What You Can Watch On A Computer

On a computer, DIRECTV can show live channels from the guide and on-demand titles tied to your package. The guide should show subscription channels, while search can find shows, networks, movies, and events. Some rentals, purchases, sports, and local channels may have extra limits.

Computer viewing is handy for hotels, dorm rooms, offices during a lunch break, or a second screen at home. It’s also cleaner than trying to cast from a phone when you only want to watch at a desk. Just treat it like a signed-in service, not like a cable plugged straight into a monitor.

When A TV Device Still Makes Sense

A computer is fine for solo viewing. A TV device is better for couch viewing, remotes, family rooms, and long sessions. If you watch sports with others or want a normal channel-surfing feel, a DIRECTV device, Roku, Fire TV, Apple TV, or smart TV app may feel less fussy.

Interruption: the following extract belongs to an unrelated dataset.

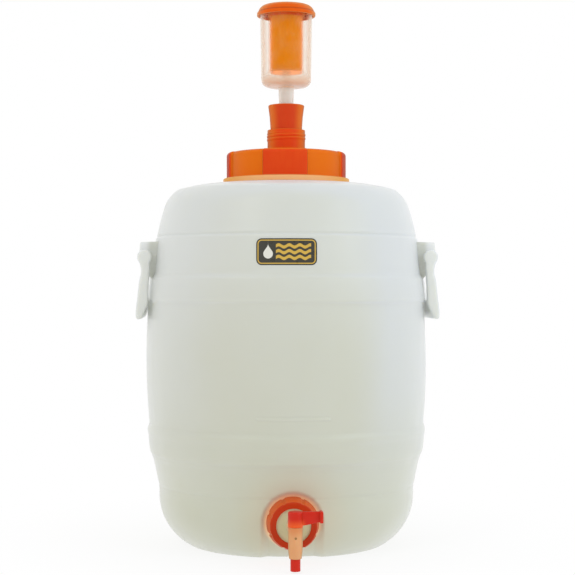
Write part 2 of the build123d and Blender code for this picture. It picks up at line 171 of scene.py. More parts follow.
def spread(density, start, end, samples=6000):
    """Values from start to end, packed as closely as the density function says."""
    t = np.linspace(start, end, samples)
    total = np.concatenate([[0], np.cumsum((density(t[1:]) + density(t[:-1])) / 2 * np.diff(t))])
    count = int(math.ceil(total[-1]))
    return np.interp(np.linspace(0, total[-1], count + 1), total, t)


# ---- meshes ----
def add_object(name, data):
    thing = bpy.data.objects.new(name, data)
    bpy.context.scene.collection.objects.link(thing)
    return thing


def new_object(name, vertices, faces, smooth_angle=35.0):
    """A mesh object from millimetre points, with clean outward normals."""
    mesh = bpy.data.meshes.new(name)
    mesh.from_pydata((np.asarray(vertices) * MM).tolist(), [], faces)
    tidy = bmesh.new()
    tidy.from_mesh(mesh)
    bmesh.ops.remove_doubles(tidy, verts=tidy.verts, dist=1e-7)
    bmesh.ops.recalc_face_normals(tidy, faces=tidy.faces)
    tidy.to_mesh(mesh)
    tidy.free()
    piece = add_object(name, mesh)
    shade(piece, smooth_angle)
    return piece


def shade(piece, angle):
    """Smooth shading with edges sharper than the angle kept crisp."""
    mesh = piece.data
    mesh.polygons.foreach_set("use_smooth", [True] * len(mesh.polygons))
    mesh.set_sharp_from_angle(angle=math.radians(angle))


def lathe(name, rows, columns, shape=None, ring=True, along_y=None, smooth_angle=35.0):
    """Turn an outline of (radius, height) rows around an axis.

    shape(radius, height, angle) may move each point.  ring joins the last row to the first;
    otherwise the rows start and end on the axis.  along_y puts the axis along -Y at a height.
    """
    rows = np.array(rows, float)
    radius, angle = np.meshgrid(rows[:, 0], columns, indexing="ij")
    height = np.repeat(rows[:, 1:2], len(columns), axis=1)
    if shape is not None:
        radius, height = shape(radius, height, angle)
    x, y, z = radius * np.cos(angle), radius * np.sin(angle), height
    if along_y is not None:
        x, y, z = x, -z, y + along_y
    vertices = np.stack([x, y, z], axis=-1).reshape(-1, 3)
    n, m = radius.shape
    last = n if ring else n - 1
    i, j = np.meshgrid(np.arange(last), np.arange(m), indexing="ij")
    a, b = i * m + j, i * m + (j + 1) % m
    c, d = ((i + 1) % n) * m + (j + 1) % m, ((i + 1) % n) * m + j
    faces = np.stack([a, b, c, d], axis=-1).reshape(-1, 4).tolist()
    return new_object(name, vertices, faces, smooth_angle)


def evenly(count):
    """Angles for a full turn."""
    return np.arange(count) * 2 * math.pi / count


def turned(name, corners, count, spacing=None, ring=False, steps=6, **settings):
    """Lathe an outline of (radius, height, rounding) corners, with rows at most the spacing apart."""
    rows = rounded(corners, steps, closed=ring)
    if spacing is not None:
        rows = subdivided(rows, spacing, closed=ring)
    return lathe(name, rows, evenly(count), ring=ring, **settings)


def rod(name, radius, start, end, count, **settings):
    """A plain cylinder, mostly for cutting bores."""
    rows = [(0, start), (radius, start), (radius, end), (0, end)]
    return lathe(name, rows, evenly(count), ring=False, **settings)


def bake(piece, smooth_angle=None):
    """Apply a piece's modifiers to its mesh."""
    evaluated = piece.evaluated_get(bpy.context.evaluated_depsgraph_get())
    mesh = bpy.data.meshes.new_from_object(evaluated)
    piece.modifiers.clear()
    piece.data = mesh
    if smooth_angle is not None:
        shade(piece, smooth_angle)


def boolean(piece, tool, operation, smooth_angle=35.0):
    """Join another closed mesh to the piece, or cut it out, and remove the other mesh."""
    modifier = piece.modifiers.new("boolean", "BOOLEAN")
    modifier.operation = operation
    modifier.solver = "MANIFOLD"
    modifier.object = tool
    bake(piece, smooth_angle)
    bpy.data.objects.remove(tool)


def remesh(piece, voxel, smoothing, smooth_angle=60.0):
    """Turn overlapping closed meshes into one skin with softly rounded joints."""
    modifier = piece.modifiers.new("remesh", "REMESH")
    modifier.mode = "VOXEL"
    modifier.voxel_size = voxel * MM
    relax = piece.modifiers.new("relax", "CORRECTIVE_SMOOTH")
    relax.factor = 0.5
    relax.iterations = smoothing
    relax.use_only_smooth = True
    bake(piece, smooth_angle)


def prism(name, outline, start, end, plane="XZ"):
    """Extrude a closed outline; plane XZ goes along Y, plane XY goes along Z."""
    count = len(outline)
    vertices = []
    for depth in (start, end):
        for u, v in outline:
            vertices.append((u, depth, v) if plane == "XZ" else (u, v, depth))
    faces = [list(range(count)), list(range(2 * count - 1, count - 1, -1))]
    for i in range(count):
        k = (i + 1) % count
        faces.append([i, count + i, count + k, k])
    return new_object(name, vertices, faces)


def bevel(piece, width):
    """Round the edges of a flat-sided piece."""
    modifier = piece.modifiers.new("bevel", "BEVEL")
    modifier.width = width * MM
    modifier.segments = 3
    modifier.angle_limit = math.radians(50)
    bake(piece, 35)


def quarter_turn(axis, sign=1):
    return Matrix.Rotation(sign * math.pi / 2, 4, axis)


def move(piece, place, turn=None):
    """Shift a piece's mesh to a place in millimetres, after an optional turn."""
    shift = Matrix.Translation(Vector(place) * MM)
    piece.data.transform(shift if turn is None else shift @ turn)


def finished(piece, node, body):
    """Let the piece stand for its CAD node, on its body."""
    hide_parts(node)
    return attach(piece, body)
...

The computer wins when you want no extra hardware. It loses when you want simple remote control, big-screen viewing, or fewer browser quirks. Pick based on where you watch most often.

Best Setup For Smooth Viewing

Use a current computer, an approved browser, and a steady connection. Sign in directly through DIRECTV instead of using old bookmarks. Choose Watch Online, test a national channel, then test the channel you wanted. That order tells you whether the issue is the whole service or a single title.

For the cleanest desk setup, keep the laptop plugged in, raise screen brightness, and turn off battery saver. Browser video can stutter when a computer is trying to save power. Headphones also help with dialogue if the laptop speakers are thin.

Final Checks Before You Blame DIRECTV

  • Update Chrome, Edge, or Safari.
  • Turn off VPN for the test.
  • Allow cookies for DIRECTV.
  • Close other DIRECTV streams.
  • Restart your router if all devices are slow.

So, yes, you can get DIRECTV on your computer when the account, browser, and connection line up. Start with the official Watch Online route, test one paid channel, then work through browser and speed checks. Most failures come from a plan mismatch, blocked browser setting, old software, or weak Wi-Fi.